Moving right along, you had other visually stunning but awful as well as overly, long epic films which would have been better served if they just removed all of the actors and showed them on the Travel Channel instead.  Some of these insomnia reducers were:

  • Out of Africa (1985): Despite Meryl Streep giving Robert Redford an acting lesson playing Danish Karen Blixen in 1913 British East Africa, this turgid romantic melodrama was more concerned with helping African tourism by showing as many shots of herds of African wildlife running along the countryside rather than watching Redford, try to play a Brit named Denys Finch Hatton (with an American accent).  My “English Leather” Deodorant Speed Stick was more authentic than his performance, and all the pretty scenery in the world couldn’t save this film from crashing worse than Redford did, not soon enough, in a biplane, by the end of this film.
  • The Mission (1986): It’s the indigenous Indians and Jesuits of the Paraguayan jungle of the 1750s vs. the Spanish forces sent to kill/enslave all of them.  Who will win?  Director Roland Joffe sure doesn’t care!  He would rather show as much of the jungle, rivers, and the towering Iguazu Falls than anything else.  While doing so, he seemed to have forgotten how to explain why all of the Spanish forces were able to climb up the sheer rock face of the Falls while pulling up their cannons, canoes, pianos, refrigerators, bank vault, Mama Cass Elliot, etc. behind them, and that none of the Indians and Jesuits thought to do anything like cutting all of their climbing ropes, or raining arrows, rocks, musket balls, spit balls, naughty words, etc. from the top of the Falls down on them before they reached the top and wiped them all out.  Oh well, I guess they were all too busy praying or watching all the pretty scenery to be bothered!
  • The Last Emperor (1987): Let’s do a film about the last Chinese Emperor Puyi (or is it Pee-Yew?).  And let’s have “legend in his own mind” John Lone (Who?) star.  And let’s have unapologetic Marxist Bernardo Bertolucci, whose greatest claim to fame was making the lovingly photographed Porn/Rape film, “The Last Tango in Paris” direct.  And let’s get it to be the first Western feature film authorized by the People’s Republic of China to be filmed in the “Forbidden City” in Beijing to show off all the pretty visuals.  And let’s allow the Communist Govt. (with Bertolucci’s eager concurrence) complete control over how the film will portray China, under Mao (who was the 2nd greatest mass murderer in history after Joseph Stalin) as being such a wonderful paradise after Puyi was properly tortur… I mean, re-educated.  And let’s just keep looking at all the pretty visuals over and over again, and forget about questioning anything else!
  • Dances With Wolves (1990): Kevin Costner goes native, while filming the vast Western Indian plains over and over, looking sorrowful, speaking the Lakota Sioux language badly, and playing their “great white savior.”  And let’s also not forget that all the Lakota Sioux are always very “good” and all the Caucasians (except Mary McDonnell and Cecil B. De-Costner) are always very “bad.”  Oh, and let’s also keep showing those vast plains, mountains, buffalo, Costner’s profile, etc. even more until you feel a strong urge to run to the nearest skyscraper to either (1) jump off the top of it or, (2) grab Kevin Costner by his flowing “Lassie” length locks of hair and throw him off the top of it instead!

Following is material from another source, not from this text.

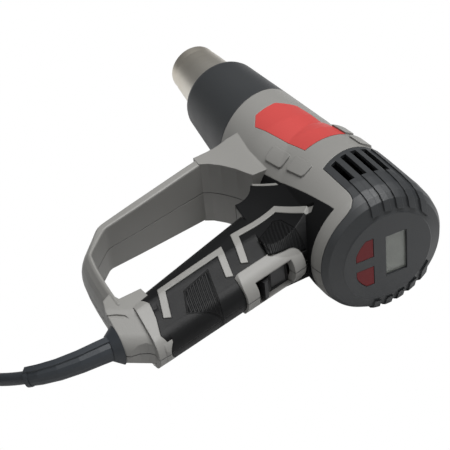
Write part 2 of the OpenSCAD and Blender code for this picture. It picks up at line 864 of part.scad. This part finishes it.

All four of these aforementioned pictures won the Oscar that year for Best Cinematography which they all justly deserved.  Unfortunately, that is the only thing they deserved.  The sad thing is that three of them also won the Oscar for Best Picture along with numerous other Academy Awards.  I guess that it just goes to show that for film critics and the general public at large, “A sucker is born every minute!”

Lastly, I want to mention two other smaller, non-epics, but still “pretty” awful films for special condemnation.  The first one is “Enchanted April” (1991) which was a story of four dissimilar women in 1920s England who decide to leave their drab and gray rainy surroundings and rent a villa for a month in Italy.  Two of them have troubled marriages, another lost her boyfriend in World War I, and the fourth, is elderly and set in her ways.  They all arrive and, almost like magic, their surroundings are so wonderful that the two married women along with their husbands who arrive later all change and become gloriously happy again while the one who lost her love finds new love, and even the elderly one starts to be joyous.  The end!  While watching this film, between trying not to fall asleep and trying not to throw up, I noticed that maybe the two most annoying things about it was first, the inane idea that a trip somewhere sunny would solve everyone’s problems.  If that were the case, the entire psychiatric profession would be put out of business.  Second, the overt and distracting “pretty” visuals of the villa, the flowers, the ocean, and the sunshine where everything sparkled, and which took up so much of the viewing time were utilized to possibly try and hide the fact that this hackneyed and non humorous little film was sort of like having you sink your teeth into a delectable looking chocolate bonbon and discovering that the supposedly sweet filling inside was nothing more than a nugget of “Shit!”  This film made the crap on the Hallmark Channel seem like Oscar Wilde by comparison, but hey, maybe because it’s British, they thought that it was high art!  Right?  Wrong!

The second film turkey was a picture that came out in the past year to great acclaim and which, unfortunately, received twelve Academy Award nominations which were the most nominations for any film in 2021.  What picture was it, Dear Reader?  Why it’s…

“The Power of the Dog”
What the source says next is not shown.